How To Not Sweat The Small Stuff While In Quarantine With A Partner

Why can’t they just place their used clothing in the hamper? Does the TV need to be on 24/7 – and must it always be on a depressing news channel? Why do they leave their face masks lying around everywhere?

Does this inner monologue sound familiar? If you’ve been quarantined at home with your husband or wife for last several months, you’ve probably found yourself weary of your partner’s habits and quirks at some point. You’re definitely not alone in experiencing this.

Because of limited physical space and fewer emotional resources, we tend to become less flexible, more sensitive, and easily triggered by things we once easily tolerated, or even found endearing.

The thing is, these traits have probably been there all along, and most likely, aren’t going away anytime soon. Instead of nitpicking on the way they hang the bath towel after use or bickering about whose turn it is to disinfect the groceries, we can choose to respond with love and kindness.

As Manila has been placed back on Modified Enhanced Quarantine, here are some tips for more harmonious interactions at home.

1. Pause

Before calling your partner out on something that annoyed you, pause for a moment and take a deep breath before you speak out or act. Doing so can prevent you from saying or doing something you might later regret.

2. Schedule regular alone time

You may be under the same roof every day, but that doesn’t mean you both have to be in the same room, interacting all day. Set aside time for yourself in a separate area to read a book, meditate, paint, listen to music, take a nap, etc. This short time apart will help you recharge and center yourself, thereby improving interactions with others in your home.

3. Shift your perspective

We may not be able to control other people’s habits but we do have control over our perspective. How we view things is a choice.

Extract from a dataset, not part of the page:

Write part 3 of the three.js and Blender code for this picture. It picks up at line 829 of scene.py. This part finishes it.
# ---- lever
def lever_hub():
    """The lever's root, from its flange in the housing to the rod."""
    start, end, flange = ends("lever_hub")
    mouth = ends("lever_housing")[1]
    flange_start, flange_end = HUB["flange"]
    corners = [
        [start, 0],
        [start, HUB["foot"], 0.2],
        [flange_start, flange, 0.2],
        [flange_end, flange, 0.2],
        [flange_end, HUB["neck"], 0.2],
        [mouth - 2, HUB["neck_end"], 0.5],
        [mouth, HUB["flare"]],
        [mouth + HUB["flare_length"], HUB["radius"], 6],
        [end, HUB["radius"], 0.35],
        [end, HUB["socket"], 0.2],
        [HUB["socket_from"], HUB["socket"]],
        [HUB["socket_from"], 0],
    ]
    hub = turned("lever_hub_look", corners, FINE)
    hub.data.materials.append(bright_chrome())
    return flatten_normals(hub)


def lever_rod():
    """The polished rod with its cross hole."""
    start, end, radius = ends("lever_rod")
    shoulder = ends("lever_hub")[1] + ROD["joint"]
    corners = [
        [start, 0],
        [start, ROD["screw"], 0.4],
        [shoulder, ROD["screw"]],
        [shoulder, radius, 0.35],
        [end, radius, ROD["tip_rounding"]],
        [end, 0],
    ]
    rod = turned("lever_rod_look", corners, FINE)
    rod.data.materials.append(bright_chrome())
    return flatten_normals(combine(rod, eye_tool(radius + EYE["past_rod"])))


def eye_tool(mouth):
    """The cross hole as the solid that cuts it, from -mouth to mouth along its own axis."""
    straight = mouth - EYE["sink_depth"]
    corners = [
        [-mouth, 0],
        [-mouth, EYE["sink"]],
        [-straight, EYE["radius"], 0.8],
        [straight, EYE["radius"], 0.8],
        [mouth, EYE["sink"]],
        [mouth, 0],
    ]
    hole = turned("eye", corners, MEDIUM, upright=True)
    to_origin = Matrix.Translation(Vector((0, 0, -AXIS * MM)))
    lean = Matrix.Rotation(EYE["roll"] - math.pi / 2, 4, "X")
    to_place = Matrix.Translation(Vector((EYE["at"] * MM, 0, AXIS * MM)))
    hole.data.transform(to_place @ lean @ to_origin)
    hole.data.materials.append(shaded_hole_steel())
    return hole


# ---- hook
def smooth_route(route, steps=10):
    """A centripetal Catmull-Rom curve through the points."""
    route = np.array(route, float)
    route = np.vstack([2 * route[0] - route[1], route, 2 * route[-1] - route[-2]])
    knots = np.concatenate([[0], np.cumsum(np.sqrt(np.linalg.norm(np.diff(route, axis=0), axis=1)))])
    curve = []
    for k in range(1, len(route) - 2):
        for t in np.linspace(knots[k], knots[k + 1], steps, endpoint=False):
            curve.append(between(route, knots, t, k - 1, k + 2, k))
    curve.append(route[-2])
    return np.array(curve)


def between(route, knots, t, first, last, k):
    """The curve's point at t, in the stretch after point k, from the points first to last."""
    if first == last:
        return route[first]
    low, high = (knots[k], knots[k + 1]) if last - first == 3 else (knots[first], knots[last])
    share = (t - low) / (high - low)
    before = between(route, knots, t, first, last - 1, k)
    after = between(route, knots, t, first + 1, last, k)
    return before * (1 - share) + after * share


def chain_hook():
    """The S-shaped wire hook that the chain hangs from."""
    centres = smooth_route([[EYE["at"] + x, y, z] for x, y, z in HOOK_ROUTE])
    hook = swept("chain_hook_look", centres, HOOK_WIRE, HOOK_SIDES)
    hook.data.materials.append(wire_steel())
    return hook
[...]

It’s strange but if you look closely, you will find that your partner’s traits that irritate you the most have corresponding positive manifestations that you most likely love and appreciate. Try to reframe the conditions that frustrate you as something positive. For example, when you find yourself feeling irritated that they are mostly glued to the news, take a pause and remember that one of the things you admire about them is their curiosity about the world and love of learning. Or you may dislike how disorganized and messy they are; however, at the same time, this same trait of theirs is what allows you to feel relaxed and easygoing, without any pretense of perfection in their presence.

4. Practice kindness and humility

Finally, it is important to remain humble and keep in mind that we, too, have our own annoying traits that others have to live with. In this light, let’s be slow to criticize and quick to appreciate. Make it a practice to be kind to yourself and others, and to make allowances because we are all coping with this situation in a variety of ways.